General advice is to buy from reliable trustworthy sources who will stand by all attributions, signatures and condition reports until such time as the collector is totally confident in his own judgement and knowledge. A lasting relationship with a trusted dealer can prove invaluable in sourcing these increasingly rare objects,
It is a certainty that any signed piece will be far more desirable than the same piece unsigned but thankfully the vast majority of Satsuma is reliably signed. This is a refreshing and reassuring feature of collecting these beautiful works of art. The excellent reference books available illustrate hundreds of fine pieces together with the signatures and seals of most of the commonly encountered makers.
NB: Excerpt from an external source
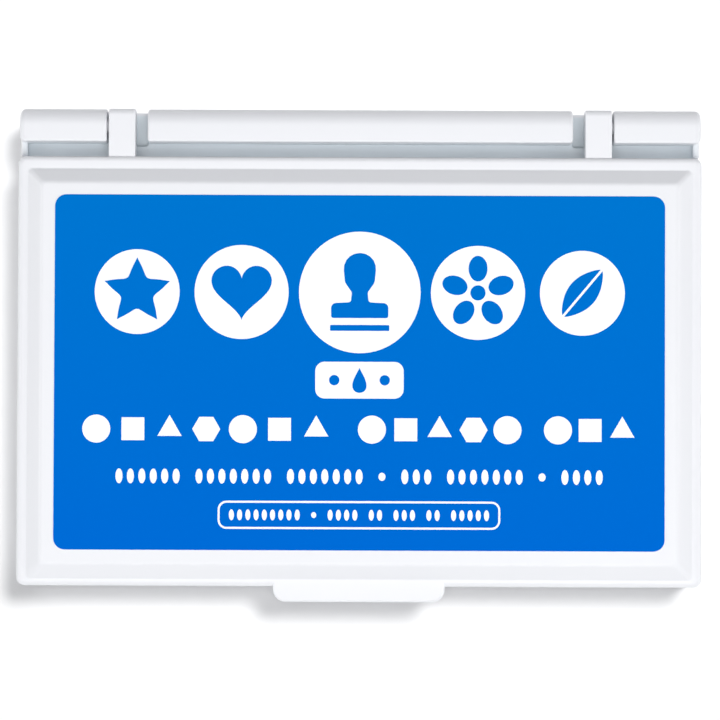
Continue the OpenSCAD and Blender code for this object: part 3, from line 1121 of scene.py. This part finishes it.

Some of the finest pieces are often signed not only by the studio but also by the artist who decorated them. These additional signatures or seals can be found on superb works from the Kinkozan studio where the artists mark is often subtly located within the actual design work itself.
There is a well-known saying “something is worth what someone will pay” – and in truth that applies perfectly to these wonderful ceramics.
Certainly works by top artists and studios such as those mentioned in the “Quality” notes above were rare and very expensive when they were made! The same applies now. These masterpieces represent the pinnacle of this art form and are sought by wealthy collectors world-wide. They therefore command very high prices.
However in my opinion there are many high quality works that sit just below the finest pieces and represent staggering value for money.
Needless to say damage has a very dramatic effect on value. Damage on a superb masterpiece can bring the piece within the collecting range of many and may even make it a useful study item …again it is a matter of personal choice.
It is my contention however that a few better things are always preferable to a high volume of lesser items!